#### AVAILABLE DATA

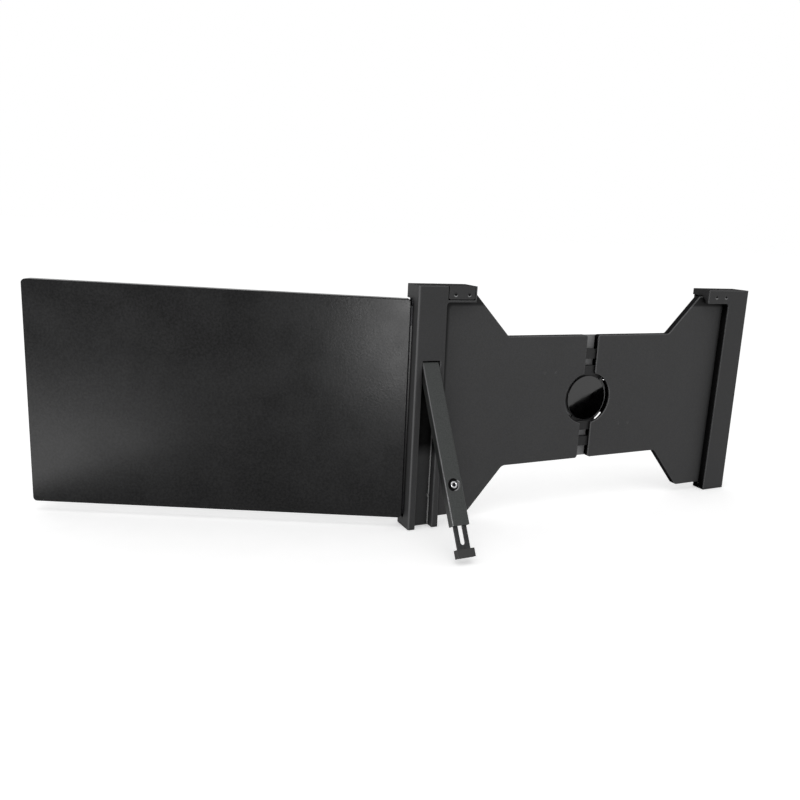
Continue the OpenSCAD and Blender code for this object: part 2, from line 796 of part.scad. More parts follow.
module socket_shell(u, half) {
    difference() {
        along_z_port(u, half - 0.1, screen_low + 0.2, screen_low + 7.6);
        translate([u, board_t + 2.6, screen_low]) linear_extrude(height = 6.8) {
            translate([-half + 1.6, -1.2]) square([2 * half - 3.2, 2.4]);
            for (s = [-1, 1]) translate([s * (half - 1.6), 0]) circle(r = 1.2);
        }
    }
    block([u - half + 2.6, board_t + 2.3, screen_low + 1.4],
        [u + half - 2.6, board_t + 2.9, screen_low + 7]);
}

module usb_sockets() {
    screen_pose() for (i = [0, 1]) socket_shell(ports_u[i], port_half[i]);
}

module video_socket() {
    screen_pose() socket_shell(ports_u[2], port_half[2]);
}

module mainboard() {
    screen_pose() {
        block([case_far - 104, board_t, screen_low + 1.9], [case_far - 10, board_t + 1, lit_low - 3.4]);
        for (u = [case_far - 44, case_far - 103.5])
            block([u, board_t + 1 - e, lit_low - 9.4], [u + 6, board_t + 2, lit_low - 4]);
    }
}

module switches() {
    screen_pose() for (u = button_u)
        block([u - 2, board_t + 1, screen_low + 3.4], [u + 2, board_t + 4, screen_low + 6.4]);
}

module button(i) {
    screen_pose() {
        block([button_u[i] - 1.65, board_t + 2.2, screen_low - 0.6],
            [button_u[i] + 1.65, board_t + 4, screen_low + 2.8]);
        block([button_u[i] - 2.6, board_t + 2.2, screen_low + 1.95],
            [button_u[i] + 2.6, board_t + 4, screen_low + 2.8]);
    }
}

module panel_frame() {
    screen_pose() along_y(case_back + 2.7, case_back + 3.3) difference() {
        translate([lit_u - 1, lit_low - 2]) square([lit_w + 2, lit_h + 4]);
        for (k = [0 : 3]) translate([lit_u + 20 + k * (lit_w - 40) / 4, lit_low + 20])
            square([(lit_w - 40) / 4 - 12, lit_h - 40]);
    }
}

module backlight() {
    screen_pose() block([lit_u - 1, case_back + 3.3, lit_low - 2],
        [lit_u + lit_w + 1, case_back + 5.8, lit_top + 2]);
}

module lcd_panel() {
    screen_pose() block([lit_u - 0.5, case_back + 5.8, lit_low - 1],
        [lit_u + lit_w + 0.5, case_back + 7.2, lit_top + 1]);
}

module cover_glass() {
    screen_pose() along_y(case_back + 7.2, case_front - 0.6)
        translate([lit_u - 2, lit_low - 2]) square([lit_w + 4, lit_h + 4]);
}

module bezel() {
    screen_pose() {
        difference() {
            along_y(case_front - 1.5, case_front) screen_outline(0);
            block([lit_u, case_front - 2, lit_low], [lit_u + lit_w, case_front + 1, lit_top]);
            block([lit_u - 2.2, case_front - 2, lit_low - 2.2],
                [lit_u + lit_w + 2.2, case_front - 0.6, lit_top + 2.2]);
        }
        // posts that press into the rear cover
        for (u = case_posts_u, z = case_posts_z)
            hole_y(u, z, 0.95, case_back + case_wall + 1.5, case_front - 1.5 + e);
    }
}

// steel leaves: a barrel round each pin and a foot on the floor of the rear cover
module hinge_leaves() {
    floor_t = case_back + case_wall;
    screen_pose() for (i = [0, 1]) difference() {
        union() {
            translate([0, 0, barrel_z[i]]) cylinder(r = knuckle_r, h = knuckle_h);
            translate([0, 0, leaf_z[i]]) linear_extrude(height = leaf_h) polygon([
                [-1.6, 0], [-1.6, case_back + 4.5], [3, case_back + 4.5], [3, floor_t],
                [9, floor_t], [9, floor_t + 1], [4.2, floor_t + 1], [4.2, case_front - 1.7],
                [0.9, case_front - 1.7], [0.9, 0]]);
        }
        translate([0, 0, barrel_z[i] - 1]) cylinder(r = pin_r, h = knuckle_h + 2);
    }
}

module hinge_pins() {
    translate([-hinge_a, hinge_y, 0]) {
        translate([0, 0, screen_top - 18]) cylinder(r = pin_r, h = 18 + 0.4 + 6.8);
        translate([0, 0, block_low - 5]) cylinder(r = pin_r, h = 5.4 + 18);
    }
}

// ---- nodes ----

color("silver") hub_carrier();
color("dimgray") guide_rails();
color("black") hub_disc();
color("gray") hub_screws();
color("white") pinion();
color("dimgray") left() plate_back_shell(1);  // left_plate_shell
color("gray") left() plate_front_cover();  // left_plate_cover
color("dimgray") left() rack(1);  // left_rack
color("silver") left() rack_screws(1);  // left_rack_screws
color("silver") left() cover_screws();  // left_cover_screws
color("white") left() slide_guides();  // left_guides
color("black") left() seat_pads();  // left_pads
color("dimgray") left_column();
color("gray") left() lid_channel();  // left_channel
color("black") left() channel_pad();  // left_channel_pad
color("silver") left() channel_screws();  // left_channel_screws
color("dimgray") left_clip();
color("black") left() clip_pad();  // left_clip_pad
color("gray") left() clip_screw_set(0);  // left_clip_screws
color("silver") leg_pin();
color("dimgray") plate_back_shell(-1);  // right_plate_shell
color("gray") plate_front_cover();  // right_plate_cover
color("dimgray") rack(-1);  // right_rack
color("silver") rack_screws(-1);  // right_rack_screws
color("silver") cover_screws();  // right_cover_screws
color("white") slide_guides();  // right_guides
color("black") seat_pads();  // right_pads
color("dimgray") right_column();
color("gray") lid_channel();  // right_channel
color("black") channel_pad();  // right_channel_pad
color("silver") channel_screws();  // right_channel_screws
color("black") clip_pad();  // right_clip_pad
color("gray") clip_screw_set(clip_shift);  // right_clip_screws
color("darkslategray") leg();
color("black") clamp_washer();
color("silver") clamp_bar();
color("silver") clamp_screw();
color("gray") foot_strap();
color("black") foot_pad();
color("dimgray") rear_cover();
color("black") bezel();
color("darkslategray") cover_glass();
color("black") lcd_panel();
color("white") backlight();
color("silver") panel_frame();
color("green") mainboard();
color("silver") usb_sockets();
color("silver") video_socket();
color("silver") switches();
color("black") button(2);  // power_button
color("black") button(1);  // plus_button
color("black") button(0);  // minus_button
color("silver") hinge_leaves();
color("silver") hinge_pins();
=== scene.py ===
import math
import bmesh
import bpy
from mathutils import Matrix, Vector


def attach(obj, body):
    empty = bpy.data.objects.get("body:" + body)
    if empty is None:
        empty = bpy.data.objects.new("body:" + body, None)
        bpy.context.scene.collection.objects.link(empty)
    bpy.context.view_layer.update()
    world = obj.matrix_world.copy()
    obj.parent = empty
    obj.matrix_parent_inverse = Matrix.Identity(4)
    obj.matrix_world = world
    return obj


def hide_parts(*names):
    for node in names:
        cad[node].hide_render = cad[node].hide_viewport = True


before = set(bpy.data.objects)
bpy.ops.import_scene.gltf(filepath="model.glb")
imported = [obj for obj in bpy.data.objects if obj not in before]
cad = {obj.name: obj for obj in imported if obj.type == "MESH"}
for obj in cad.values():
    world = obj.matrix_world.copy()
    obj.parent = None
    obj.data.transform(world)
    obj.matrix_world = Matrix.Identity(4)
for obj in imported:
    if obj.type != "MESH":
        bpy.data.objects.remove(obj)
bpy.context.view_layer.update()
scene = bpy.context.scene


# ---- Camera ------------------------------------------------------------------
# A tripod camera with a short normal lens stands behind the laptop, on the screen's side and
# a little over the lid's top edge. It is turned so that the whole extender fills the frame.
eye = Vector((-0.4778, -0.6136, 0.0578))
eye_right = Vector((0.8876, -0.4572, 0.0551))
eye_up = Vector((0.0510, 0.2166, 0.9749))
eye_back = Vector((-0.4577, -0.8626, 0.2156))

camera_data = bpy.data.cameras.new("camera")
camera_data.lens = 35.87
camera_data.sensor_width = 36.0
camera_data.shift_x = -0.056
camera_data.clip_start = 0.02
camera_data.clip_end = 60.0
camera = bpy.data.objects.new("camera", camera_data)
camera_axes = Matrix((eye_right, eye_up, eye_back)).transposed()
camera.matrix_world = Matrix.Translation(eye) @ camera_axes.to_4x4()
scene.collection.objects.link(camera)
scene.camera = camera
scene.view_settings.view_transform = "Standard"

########

### WHAT THE TASK ASKS
Copy every line above in which the string "before" shows up.

### COMPLETE RESPONSE
before = set(bpy.data.objects)
imported = [obj for obj in bpy.data.objects if obj not in before]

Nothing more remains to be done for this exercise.